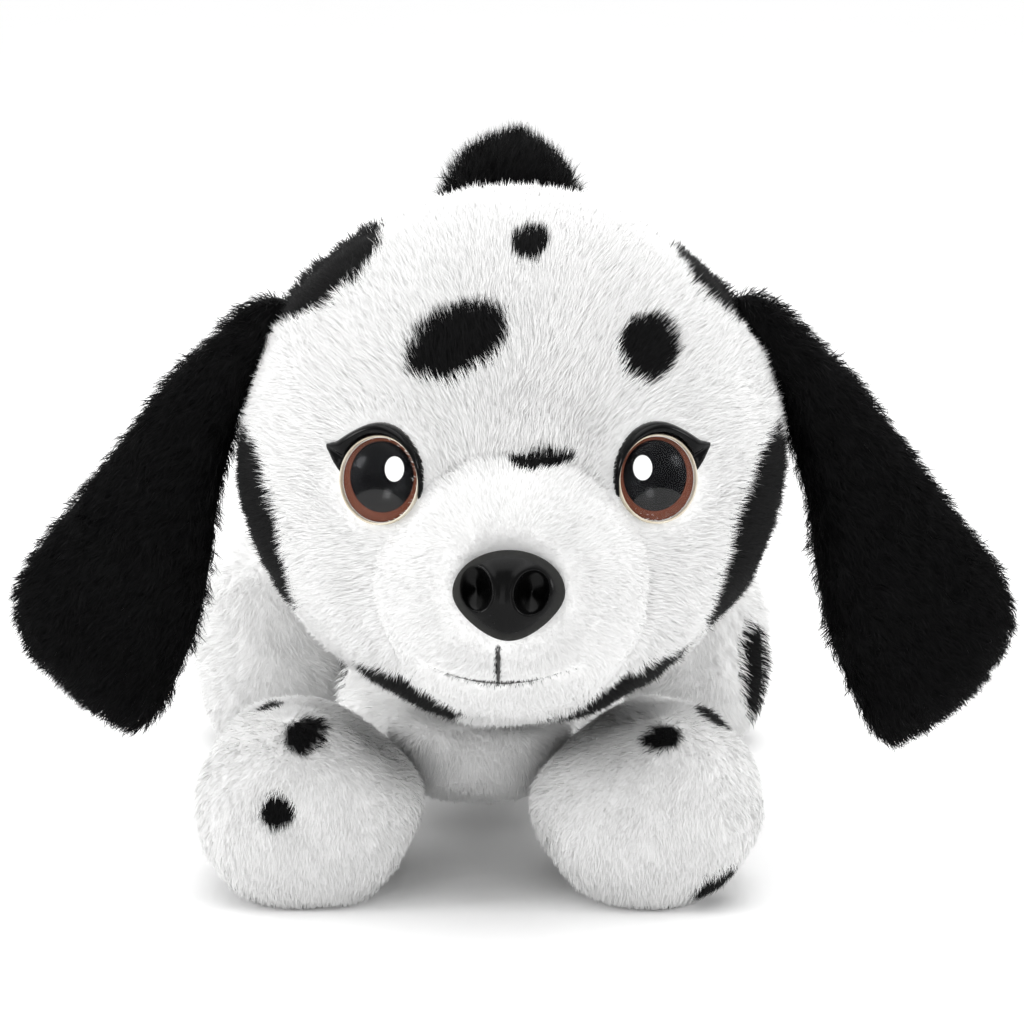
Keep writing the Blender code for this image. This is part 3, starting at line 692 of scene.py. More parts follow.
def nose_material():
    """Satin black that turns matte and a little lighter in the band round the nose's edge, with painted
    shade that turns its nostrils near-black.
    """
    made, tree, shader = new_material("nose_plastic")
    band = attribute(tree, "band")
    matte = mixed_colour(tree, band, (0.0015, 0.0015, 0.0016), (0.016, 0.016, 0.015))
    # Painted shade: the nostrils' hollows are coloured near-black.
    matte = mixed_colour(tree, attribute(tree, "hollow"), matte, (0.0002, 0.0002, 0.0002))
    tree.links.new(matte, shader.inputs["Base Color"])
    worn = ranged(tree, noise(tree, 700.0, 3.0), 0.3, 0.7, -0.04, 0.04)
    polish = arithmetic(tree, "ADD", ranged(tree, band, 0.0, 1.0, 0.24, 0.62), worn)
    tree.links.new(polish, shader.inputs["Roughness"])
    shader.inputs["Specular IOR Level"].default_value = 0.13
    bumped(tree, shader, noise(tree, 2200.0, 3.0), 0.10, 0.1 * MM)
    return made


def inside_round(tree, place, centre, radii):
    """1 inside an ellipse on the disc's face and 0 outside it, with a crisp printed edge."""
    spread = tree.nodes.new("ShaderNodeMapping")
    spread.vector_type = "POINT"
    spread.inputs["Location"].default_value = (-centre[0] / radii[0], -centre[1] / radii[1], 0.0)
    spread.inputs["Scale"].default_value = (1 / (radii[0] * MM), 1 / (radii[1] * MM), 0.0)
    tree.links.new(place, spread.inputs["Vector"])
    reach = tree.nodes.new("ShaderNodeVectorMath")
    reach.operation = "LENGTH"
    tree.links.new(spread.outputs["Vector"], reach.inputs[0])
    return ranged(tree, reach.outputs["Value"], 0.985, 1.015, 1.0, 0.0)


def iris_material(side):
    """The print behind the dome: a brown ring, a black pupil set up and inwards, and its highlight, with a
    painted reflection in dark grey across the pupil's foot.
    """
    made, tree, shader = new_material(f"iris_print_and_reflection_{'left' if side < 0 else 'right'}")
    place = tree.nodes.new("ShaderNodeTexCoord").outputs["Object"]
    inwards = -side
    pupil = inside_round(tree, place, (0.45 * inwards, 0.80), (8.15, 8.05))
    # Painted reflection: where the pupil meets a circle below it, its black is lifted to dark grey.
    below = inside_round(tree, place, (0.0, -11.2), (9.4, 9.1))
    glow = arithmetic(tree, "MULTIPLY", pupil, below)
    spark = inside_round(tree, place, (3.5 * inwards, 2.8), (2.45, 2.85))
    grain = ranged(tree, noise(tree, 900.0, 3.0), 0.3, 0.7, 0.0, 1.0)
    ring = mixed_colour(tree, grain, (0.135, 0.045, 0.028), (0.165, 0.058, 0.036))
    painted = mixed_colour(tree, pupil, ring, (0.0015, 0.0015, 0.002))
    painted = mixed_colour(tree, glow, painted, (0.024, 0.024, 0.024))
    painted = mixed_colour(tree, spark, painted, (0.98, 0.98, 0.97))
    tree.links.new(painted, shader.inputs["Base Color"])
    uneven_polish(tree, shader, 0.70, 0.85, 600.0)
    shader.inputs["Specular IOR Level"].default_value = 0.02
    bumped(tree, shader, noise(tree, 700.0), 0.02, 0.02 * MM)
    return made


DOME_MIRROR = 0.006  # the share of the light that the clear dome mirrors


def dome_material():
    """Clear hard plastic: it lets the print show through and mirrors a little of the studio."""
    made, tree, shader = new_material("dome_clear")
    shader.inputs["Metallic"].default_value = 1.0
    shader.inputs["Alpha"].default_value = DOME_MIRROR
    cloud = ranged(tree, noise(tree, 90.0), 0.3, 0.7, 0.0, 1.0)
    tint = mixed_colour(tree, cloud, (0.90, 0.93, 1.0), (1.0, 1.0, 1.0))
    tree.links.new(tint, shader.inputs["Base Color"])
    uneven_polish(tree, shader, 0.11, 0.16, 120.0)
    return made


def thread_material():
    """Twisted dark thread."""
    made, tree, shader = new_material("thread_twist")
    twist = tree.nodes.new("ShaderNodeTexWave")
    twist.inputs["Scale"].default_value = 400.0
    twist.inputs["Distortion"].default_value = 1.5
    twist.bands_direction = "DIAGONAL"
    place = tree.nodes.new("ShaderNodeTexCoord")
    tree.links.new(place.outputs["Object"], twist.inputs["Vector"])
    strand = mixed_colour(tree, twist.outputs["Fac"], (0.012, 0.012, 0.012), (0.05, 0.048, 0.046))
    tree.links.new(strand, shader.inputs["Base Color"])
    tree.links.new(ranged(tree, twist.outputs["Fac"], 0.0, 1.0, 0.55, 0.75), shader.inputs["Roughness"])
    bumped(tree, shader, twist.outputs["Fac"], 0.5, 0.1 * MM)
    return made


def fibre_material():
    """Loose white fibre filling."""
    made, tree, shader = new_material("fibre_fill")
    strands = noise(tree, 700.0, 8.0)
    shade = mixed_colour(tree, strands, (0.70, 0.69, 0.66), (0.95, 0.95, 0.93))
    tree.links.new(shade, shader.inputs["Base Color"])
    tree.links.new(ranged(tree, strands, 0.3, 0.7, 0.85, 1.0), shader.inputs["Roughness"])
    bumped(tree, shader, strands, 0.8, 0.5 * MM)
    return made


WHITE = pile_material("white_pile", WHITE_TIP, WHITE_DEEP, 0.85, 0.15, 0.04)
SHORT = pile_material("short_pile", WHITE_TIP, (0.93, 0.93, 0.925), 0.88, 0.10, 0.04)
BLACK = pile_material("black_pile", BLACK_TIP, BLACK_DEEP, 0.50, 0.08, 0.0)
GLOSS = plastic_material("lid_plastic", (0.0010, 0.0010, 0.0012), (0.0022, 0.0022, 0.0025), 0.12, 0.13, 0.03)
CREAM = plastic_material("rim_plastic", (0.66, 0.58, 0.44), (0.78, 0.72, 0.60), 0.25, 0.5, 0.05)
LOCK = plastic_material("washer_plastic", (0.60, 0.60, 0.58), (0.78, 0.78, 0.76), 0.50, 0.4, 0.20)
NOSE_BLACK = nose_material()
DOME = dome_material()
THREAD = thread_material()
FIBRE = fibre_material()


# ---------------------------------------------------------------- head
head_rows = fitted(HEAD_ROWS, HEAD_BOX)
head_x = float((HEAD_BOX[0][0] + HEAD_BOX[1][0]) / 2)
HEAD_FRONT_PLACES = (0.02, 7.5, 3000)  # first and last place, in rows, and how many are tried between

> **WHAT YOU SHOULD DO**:
From the top of the listing above, restate each line word for word up to and including the line with "1.015, 1.0, 0.0)"; add nothing else.

> **EXERCISE RESULT**:
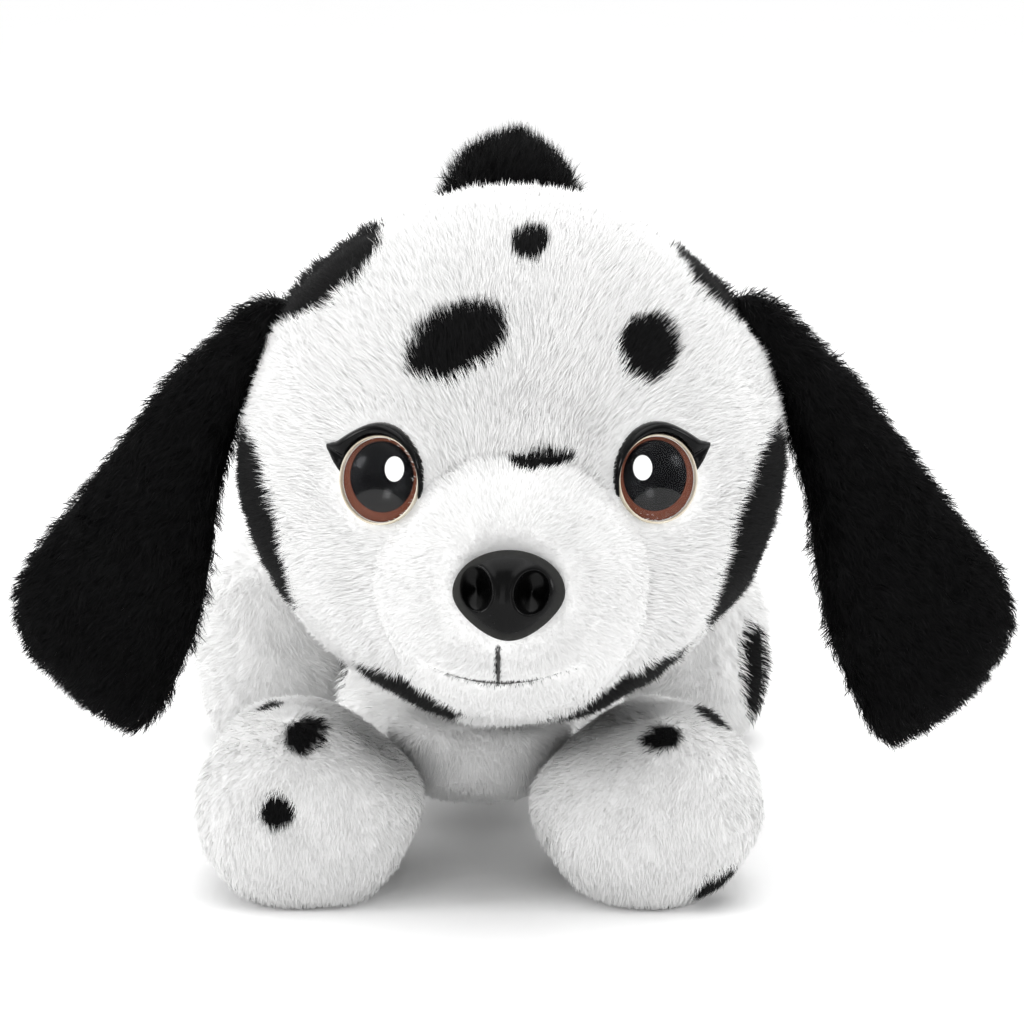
Keep writing the Blender code for this image. This is part 3, starting at line 692 of scene.py. More parts follow.
def nose_material():
    """Satin black that turns matte and a little lighter in the band round the nose's edge, with painted
    shade that turns its nostrils near-black.
    """
    made, tree, shader = new_material("nose_plastic")
    band = attribute(tree, "band")
    matte = mixed_colour(tree, band, (0.0015, 0.0015, 0.0016), (0.016, 0.016, 0.015))
    # Painted shade: the nostrils' hollows are coloured near-black.
    matte = mixed_colour(tree, attribute(tree, "hollow"), matte, (0.0002, 0.0002, 0.0002))
    tree.links.new(matte, shader.inputs["Base Color"])
    worn = ranged(tree, noise(tree, 700.0, 3.0), 0.3, 0.7, -0.04, 0.04)
    polish = arithmetic(tree, "ADD", ranged(tree, band, 0.0, 1.0, 0.24, 0.62), worn)
    tree.links.new(polish, shader.inputs["Roughness"])
    shader.inputs["Specular IOR Level"].default_value = 0.13
    bumped(tree, shader, noise(tree, 2200.0, 3.0), 0.10, 0.1 * MM)
    return made


def inside_round(tree, place, centre, radii):
    """1 inside an ellipse on the disc's face and 0 outside it, with a crisp printed edge."""
    spread = tree.nodes.new("ShaderNodeMapping")
    spread.vector_type = "POINT"
    spread.inputs["Location"].default_value = (-centre[0] / radii[0], -centre[1] / radii[1], 0.0)
    spread.inputs["Scale"].default_value = (1 / (radii[0] * MM), 1 / (radii[1] * MM), 0.0)
    tree.links.new(place, spread.inputs["Vector"])
    reach = tree.nodes.new("ShaderNodeVectorMath")
    reach.operation = "LENGTH"
    tree.links.new(spread.outputs["Vector"], reach.inputs[0])
    return ranged(tree, reach.outputs["Value"], 0.985, 1.015, 1.0, 0.0)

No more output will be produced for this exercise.